### [What you should do]
In the records below, find the line containing "obj.parent = empty" and the line containing "bpy.data.objects.remove(obj)"; please repeat exactly the lines from one to the other, both included, and nothing more.

### [Scripts that build objects]
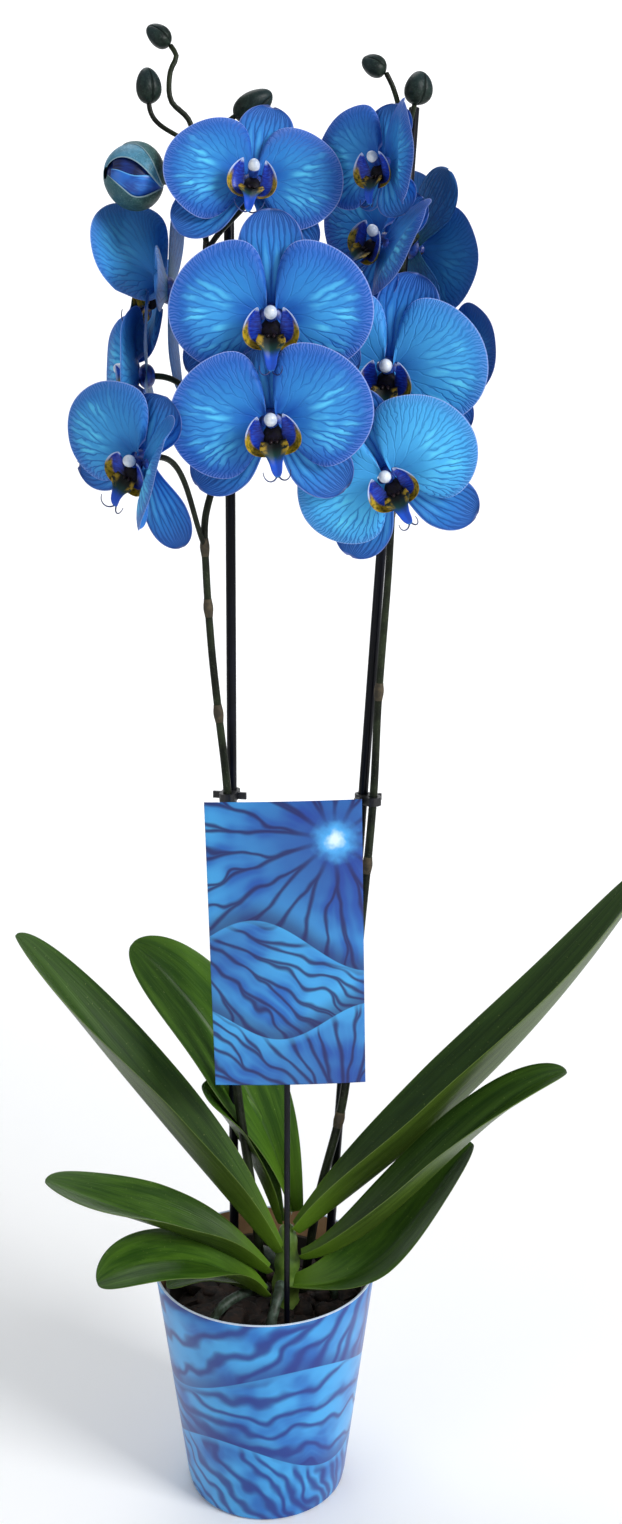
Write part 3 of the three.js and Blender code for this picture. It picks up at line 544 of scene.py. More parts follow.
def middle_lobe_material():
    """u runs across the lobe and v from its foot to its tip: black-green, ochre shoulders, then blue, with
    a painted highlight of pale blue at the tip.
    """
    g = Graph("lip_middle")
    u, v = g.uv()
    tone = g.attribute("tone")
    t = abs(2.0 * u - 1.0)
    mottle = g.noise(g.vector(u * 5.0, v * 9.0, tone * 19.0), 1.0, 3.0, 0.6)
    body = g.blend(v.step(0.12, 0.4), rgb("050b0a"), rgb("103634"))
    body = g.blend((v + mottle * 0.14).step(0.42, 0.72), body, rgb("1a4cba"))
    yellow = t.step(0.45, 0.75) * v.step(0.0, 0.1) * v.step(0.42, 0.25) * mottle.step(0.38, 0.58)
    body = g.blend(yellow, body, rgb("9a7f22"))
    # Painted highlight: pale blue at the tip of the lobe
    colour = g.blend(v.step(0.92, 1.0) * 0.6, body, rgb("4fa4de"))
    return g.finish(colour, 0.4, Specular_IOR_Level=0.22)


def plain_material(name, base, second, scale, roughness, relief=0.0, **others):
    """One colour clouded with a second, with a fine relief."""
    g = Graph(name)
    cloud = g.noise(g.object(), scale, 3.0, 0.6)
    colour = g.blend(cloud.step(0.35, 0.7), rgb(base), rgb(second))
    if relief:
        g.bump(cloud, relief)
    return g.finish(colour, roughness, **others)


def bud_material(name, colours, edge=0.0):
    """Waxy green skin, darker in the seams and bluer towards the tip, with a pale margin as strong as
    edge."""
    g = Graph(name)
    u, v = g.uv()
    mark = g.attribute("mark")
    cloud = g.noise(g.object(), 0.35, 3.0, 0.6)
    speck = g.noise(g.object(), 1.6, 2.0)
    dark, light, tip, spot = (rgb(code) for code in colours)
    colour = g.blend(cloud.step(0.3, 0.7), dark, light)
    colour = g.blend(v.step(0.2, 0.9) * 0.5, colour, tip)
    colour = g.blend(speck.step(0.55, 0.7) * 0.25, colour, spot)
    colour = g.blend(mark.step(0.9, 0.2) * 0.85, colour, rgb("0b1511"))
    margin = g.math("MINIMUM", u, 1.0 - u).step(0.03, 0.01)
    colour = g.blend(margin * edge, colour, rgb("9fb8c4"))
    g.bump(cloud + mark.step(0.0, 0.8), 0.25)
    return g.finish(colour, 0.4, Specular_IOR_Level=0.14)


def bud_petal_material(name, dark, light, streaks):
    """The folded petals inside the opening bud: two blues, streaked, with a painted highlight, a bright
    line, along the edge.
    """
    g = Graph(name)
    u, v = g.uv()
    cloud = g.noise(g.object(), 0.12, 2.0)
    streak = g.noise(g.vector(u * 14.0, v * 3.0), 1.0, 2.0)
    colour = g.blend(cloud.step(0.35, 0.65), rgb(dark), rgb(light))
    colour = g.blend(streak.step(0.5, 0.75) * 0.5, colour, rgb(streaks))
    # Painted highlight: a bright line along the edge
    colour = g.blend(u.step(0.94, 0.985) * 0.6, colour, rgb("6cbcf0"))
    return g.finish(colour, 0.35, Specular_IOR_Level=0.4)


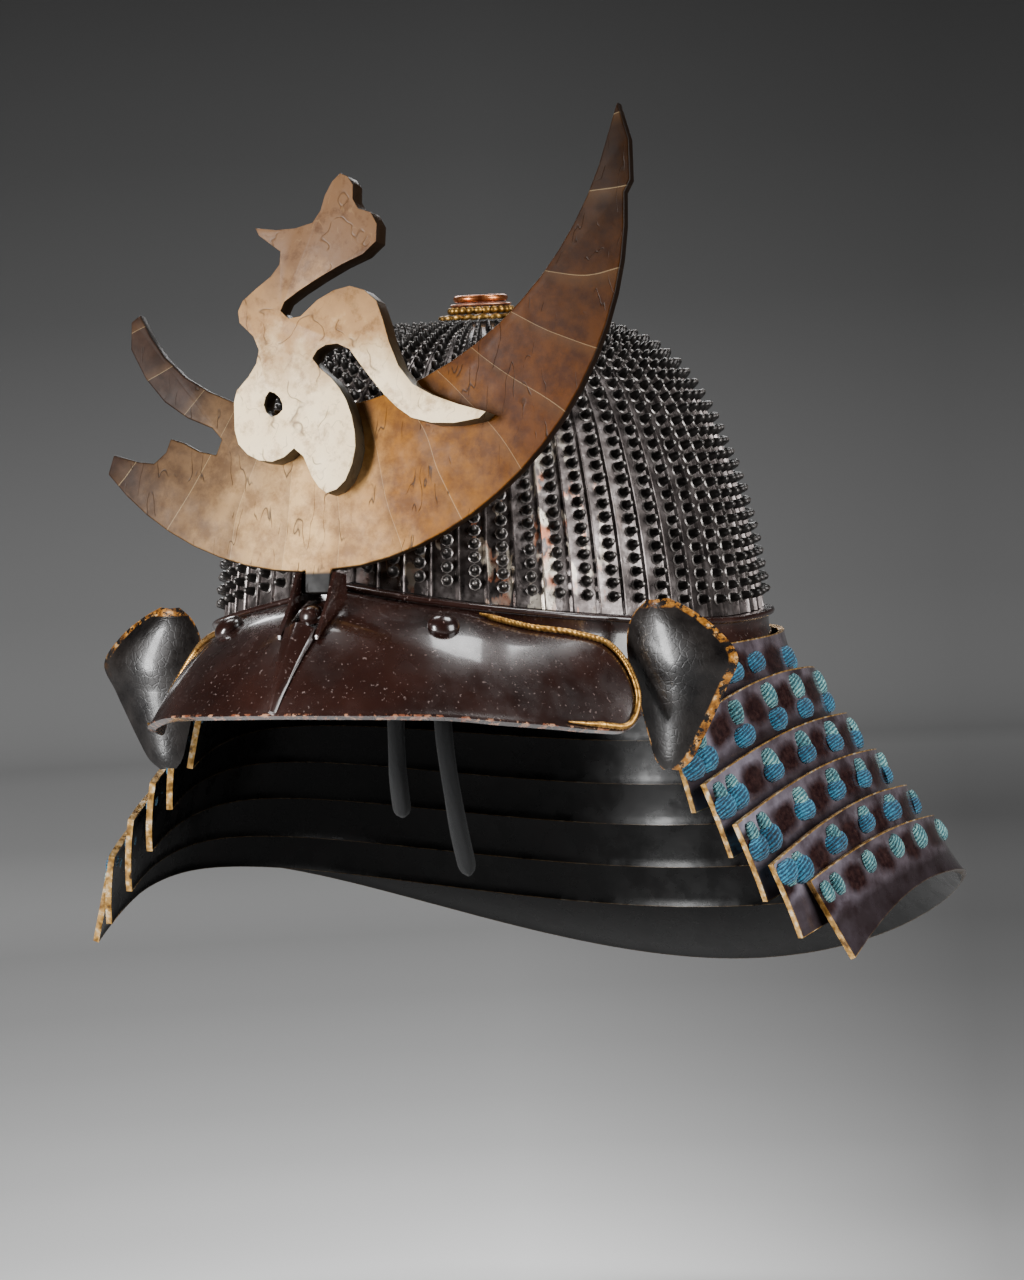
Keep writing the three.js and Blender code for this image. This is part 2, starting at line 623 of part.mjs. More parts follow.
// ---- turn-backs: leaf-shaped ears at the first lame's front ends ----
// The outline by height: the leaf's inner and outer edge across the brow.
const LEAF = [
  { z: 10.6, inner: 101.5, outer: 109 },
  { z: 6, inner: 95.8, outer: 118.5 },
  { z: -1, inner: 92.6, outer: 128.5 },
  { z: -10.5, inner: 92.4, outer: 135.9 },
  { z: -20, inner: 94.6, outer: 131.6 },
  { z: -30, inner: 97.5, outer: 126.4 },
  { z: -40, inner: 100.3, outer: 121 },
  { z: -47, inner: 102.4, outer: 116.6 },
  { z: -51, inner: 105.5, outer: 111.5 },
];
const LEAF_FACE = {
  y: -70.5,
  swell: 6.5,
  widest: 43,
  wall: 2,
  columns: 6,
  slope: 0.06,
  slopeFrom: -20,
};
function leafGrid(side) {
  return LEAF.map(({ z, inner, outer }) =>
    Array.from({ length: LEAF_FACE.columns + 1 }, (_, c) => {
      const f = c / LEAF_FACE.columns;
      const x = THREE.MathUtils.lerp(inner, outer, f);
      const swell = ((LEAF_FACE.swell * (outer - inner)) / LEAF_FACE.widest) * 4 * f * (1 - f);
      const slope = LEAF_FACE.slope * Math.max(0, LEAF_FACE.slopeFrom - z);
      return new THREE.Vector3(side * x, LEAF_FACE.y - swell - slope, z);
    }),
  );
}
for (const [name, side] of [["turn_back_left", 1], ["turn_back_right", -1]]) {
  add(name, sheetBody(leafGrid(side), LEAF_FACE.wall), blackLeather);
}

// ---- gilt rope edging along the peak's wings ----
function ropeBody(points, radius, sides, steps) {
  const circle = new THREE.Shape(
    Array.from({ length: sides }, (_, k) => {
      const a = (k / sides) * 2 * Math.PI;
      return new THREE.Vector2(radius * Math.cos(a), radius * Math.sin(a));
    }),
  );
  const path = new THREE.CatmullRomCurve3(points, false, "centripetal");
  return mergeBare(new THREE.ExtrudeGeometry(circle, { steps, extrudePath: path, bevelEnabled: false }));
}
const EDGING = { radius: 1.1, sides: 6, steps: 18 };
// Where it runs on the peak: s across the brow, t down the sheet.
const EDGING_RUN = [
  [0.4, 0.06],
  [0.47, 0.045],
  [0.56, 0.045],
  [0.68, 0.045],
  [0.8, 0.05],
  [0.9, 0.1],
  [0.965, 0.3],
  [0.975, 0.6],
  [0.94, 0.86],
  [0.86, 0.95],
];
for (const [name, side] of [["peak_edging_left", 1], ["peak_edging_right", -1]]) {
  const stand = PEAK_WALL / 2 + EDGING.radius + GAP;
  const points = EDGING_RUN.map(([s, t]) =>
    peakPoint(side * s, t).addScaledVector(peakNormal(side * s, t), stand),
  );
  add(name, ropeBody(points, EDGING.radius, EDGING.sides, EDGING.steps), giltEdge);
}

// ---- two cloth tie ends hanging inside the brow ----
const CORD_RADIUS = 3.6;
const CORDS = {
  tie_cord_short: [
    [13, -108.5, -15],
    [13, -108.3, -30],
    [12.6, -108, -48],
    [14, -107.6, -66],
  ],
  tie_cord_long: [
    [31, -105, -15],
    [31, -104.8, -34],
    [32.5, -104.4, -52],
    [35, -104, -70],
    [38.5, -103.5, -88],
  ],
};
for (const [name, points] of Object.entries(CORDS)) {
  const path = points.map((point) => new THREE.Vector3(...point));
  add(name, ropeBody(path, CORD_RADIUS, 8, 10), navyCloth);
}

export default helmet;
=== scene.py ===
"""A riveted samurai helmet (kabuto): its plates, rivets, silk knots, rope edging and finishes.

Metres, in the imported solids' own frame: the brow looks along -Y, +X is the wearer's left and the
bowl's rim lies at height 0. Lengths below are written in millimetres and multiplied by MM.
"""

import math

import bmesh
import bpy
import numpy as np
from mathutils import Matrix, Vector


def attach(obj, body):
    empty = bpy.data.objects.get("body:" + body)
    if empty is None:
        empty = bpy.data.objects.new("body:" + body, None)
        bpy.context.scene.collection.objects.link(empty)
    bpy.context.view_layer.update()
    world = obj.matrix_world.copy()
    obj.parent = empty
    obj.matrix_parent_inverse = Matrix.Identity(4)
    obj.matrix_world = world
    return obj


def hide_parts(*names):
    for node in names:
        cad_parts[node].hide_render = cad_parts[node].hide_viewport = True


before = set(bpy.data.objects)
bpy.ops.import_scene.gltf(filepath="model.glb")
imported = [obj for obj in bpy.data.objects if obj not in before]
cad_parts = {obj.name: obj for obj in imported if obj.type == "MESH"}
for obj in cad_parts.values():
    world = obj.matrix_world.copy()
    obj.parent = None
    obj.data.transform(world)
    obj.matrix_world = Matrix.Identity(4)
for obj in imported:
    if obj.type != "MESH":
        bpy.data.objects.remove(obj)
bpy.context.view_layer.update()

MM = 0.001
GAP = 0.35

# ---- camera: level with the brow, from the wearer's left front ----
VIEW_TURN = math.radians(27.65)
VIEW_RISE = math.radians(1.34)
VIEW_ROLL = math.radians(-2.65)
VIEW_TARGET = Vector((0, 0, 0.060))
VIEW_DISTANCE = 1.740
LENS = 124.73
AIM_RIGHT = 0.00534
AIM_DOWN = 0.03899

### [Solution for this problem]
    obj.parent = empty
    obj.matrix_parent_inverse = Matrix.Identity(4)
    obj.matrix_world = world
    return obj


def hide_parts(*names):
    for node in names:
        cad_parts[node].hide_render = cad_parts[node].hide_viewport = True


before = set(bpy.data.objects)
bpy.ops.import_scene.gltf(filepath="model.glb")
imported = [obj for obj in bpy.data.objects if obj not in before]
cad_parts = {obj.name: obj for obj in imported if obj.type == "MESH"}
for obj in cad_parts.values():
    world = obj.matrix_world.copy()
    obj.parent = None
    obj.data.transform(world)
    obj.matrix_world = Matrix.Identity(4)
for obj in imported:
    if obj.type != "MESH":
        bpy.data.objects.remove(obj)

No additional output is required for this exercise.